Elrohir watched, stunned and amazed. For most of the years of his life he had slain every Orc he could find with ruthless efficiency and without hesitation—yet, now he found himself hoping that just such a creature would succeed in his unexpected battle. What sort of Orc would do this? Why does the thing behave so? For a fleeting moment in the midst of the noise and chaos he pondered the ancient tales he had long ago dismissed as either impossible myths or irrelevant…
And then another cry went up, from the rear of the lines—and the words were repeated again and again, as one man after another took up the call.
"Look! Eagles! Eagles!"
"Eagles of the North! The Eagles are coming!"
* * *
The Healing Tents were already overrun with wounded men, and more staggered or were carried there every minute. The dry dust of the Dagorlad was caked with dark red. Moaning, dying men lay in jumbled piles, suffering in the blistering Sun, waiting for their turn inside the crowded tents. After days of little to do other than march behind the troops, suddenly the healers could not keep up with the blood and the gore. Lathron shouted for more bandages, Candir tried and failed to quiet a screaming man whose leg was smashed, and even-tempered Meneldil snapped at the young assistant helping him stitch a gaping wound. The atmosphere was one of frantic desperation. Every man knew that these tasks were almost certainly futile—for the odds against any one of them, soldier or leech, living to see the end of this fell day were far too great. Yet they carried on, as healers will, with no need for hope.
As he ran with a bucket of water from one tent to the next, Pippin heard the cry. Eagles! Wait, isn't that old Bilbo's tale? He stopped and peered up into the sky. Floating above, their massive wings beating slowly as they circled, dropping swiftly toward the battle, were four huge Eagles the like of which had never been seen South of the Misty Mountains. And behind them flew ten… twenty… three dozen more. A great cheer rose up from the men, and a murmur of dismay was heard from the armies of Mordor.

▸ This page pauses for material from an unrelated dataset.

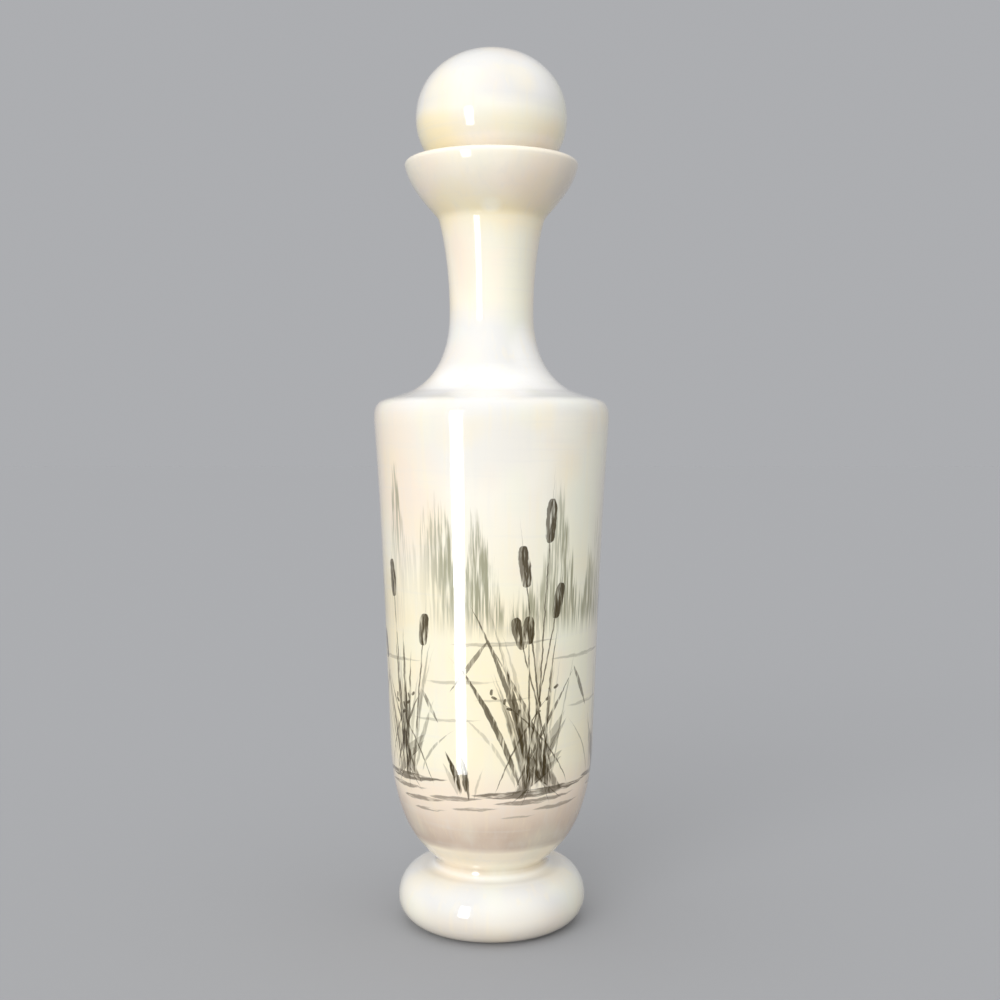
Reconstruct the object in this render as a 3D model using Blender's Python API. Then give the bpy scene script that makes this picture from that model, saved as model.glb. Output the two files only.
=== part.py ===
"""A glazed ceramic decanter with a ball stopper on a cork, at its real size.

Everything is turned about the Z axis, as the potter's mould was: each piece is one closed profile,
drawn in radius and height and spun round. All lengths are in metres, the table is at height zero,
and the bottle stands on the ring under its foot.

The outline is a chain of stretches. Each stretch is one smooth curve to its own end point, and its
two handles are given as shares of the stretch's width and height, so the curve follows the sizes.
"""
import math

import bmesh
import bpy

# Foot: a thick rounded ring that the bottle stands on
FOOT_RADIUS = 0.0359
FOOT_HEIGHT = 0.0213
FOOT_CROWN_RADIUS = 0.0262
FOOT_WIDEST_SHARE = 0.45
REST_RADIUS = 0.0263
REST_WIDTH = 0.0060
RECESS_DEPTH = 0.0020
RECESS_SLOPE = 0.0014

# Waist and bowl: the hollow above the foot and the round bottom of the body
WAIST_RADIUS = 0.0217
WAIST_RISE = 0.0042
BOWL_HEIGHT = 0.0425
BARREL_LOW_RADIUS = 0.0388

# Barrel and shoulder
BARREL_HEIGHT = 0.1220
SHOULDER_RADIUS = 0.0444
SHOULDER_CORNER_WIDTH = 0.0056
SHOULDER_CORNER_HEIGHT = 0.0101
SHOULDER_SLOPE_WIDTH = 0.0083
SHOULDER_SLOPE_HEIGHT = 0.0026

# Neck: it flares out of the shoulder, draws in and widens again to the cup
FLARE_HEIGHT = 0.0293
NECK_RADIUS = 0.0159
NECK_HEIGHT = 0.0352
NECK_TOP_RADIUS = 0.0200

# Cup-shaped mouth with a round lip
CUP_HEIGHT = 0.0215
RIM_RADIUS = 0.0327
LIP_RADIUS = 0.0018

# The wall that the casting slip leaves, and the tapered seat that it is trimmed to for the cork
WALL = 0.0040
SEAT_EASE = 0.0003
SEAT_TAPER = 0.0024
SEAT_LENGTH = 0.0307
CUP_FLOOR_RISE = 0.0015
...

A strange feeling gripped Pippin, of a sudden shift in the air, or as if a weight he'd been carrying had dropped away. For a moment he stood, poised with his water bucket, unsure whether to run to the fore of the lines to see the arrival of the great and noble birds. The enemy forces were within sight of the healing tents already; their yells and coarse jeers were growing closer. He knew the time left to the unarmed workers was all too short. Maybe the battle would turn if the Eagles swept down against their foes. Maybe if he hurried forward he might not just witness it, but come to safety, somehow… But that would mean abandoning Meneldil, and Master Lathron… even grouchy old Candir has stayed at his post, no matter how hopeless it all is…
Ah! well, I do wish I'd had a chance to see them… Bilbo would have been so pleased to hear that Eagles are still about in the world… He turned his back on the front of the lines and sped into the tent.
In the very next moment, an enormous, green-skinned Troll lumbered up, trouncing and treading on everything and everyone in sight—and with a great howling battle cry, he lifted his huge foot and smashed it down upon the tent.